A PARTIR DA FOZ DO SABOR. Na foz do Sabor, havia uma barca de passagem. Depois seguia-se por CABANAS DE BAIXO, Cabanas de Cima – Eiras da Horta – Quinta do Ataíde – Junqueira (antiga freguesia com Santiago por orago) – Senhora da Rosa e Lodões (freguesia de Santiago) a partir daqui por, Santa Comba da Vilariça – Burga – Bornes...

DO POCINHO – Quinta do campo- Rego da Barca (Passava-se depois a a ribeira da Vilariça em barca) – Quinta do Carvalhal – Carrascal – (passando de novo a ribeira da Vilariça mas agora em poldraS RUMO À QUINTA DE ZIMBRO – Junqueiro – Lodões – Vale Frechoso – Vale da Sancha –S. Salvador – Mirandela...
            Finalmente, Atravessando o Douro junto da Foz do rio Sabor, onde existia uma barca de passagem, subia-se depois por Cabanas de Baixo e de Cima, Horta da Vilariça – Pala do Conde – Capela de S.ta Cruz – Arieiro – Nabo (S. Gonçalo, orago) – Daí a Vila Flor...
            Resta acrescentar que o Culto a S. Gonçalo (costructor de pontes e calçadas) e também o de S. Cristovão (protector dos viajantes) andam associados ao de Santiago.
            Esperemos que tenha despertado o vosso interesse pelos caminhos de Santiago e que tenha contribuído para que de futuro a Câmara Municipal de Torre de Moncorvo, e outras do Nordeste Transmontano) constituam rotas culturais de Santiago e atraiam mais turistas à nossa terra.

                                               






2 comentários:

  1. Embora viva no litoral, conheço Torre de Moncorvo, que me deixou encantado.

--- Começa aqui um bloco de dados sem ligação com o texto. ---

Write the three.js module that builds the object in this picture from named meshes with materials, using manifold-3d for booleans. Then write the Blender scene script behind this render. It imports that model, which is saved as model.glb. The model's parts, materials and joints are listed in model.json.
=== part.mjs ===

Mas agora estou a fazer um estudo para o qual precisava de alguns dados que só um morador que se desloca pelo concelho me poderá fornecer. É que estou às voltas com um estudo (já feito e publicado mas que gostaria de completar)sobre a viagem do Arcebispo D. Frei Bartolomeu dos Mártires à Itália e ao seu regresso. Mas quanto ao regresso apenas sabemos que entrou pelo concelho de Espada à Cinta e que passou em Amarante. Haverá alguém que me possa sugerir um caminho que possa ter sido seguido entre Freixo, ou Barca de Alva, e Torre de Moncorvo. A viagem era normalmente feita a cavalo, embora se utilizasse o barco na travessia do rio e eventualmente se pudesse fazer de barco algum percurso no mesmo rio, se fosse navegável. Terei todo o gosto em oferecer a separata do estudo já publicado (e do que eventualmente vier a publicar) a quem me der alguma informação útil. Obrigado.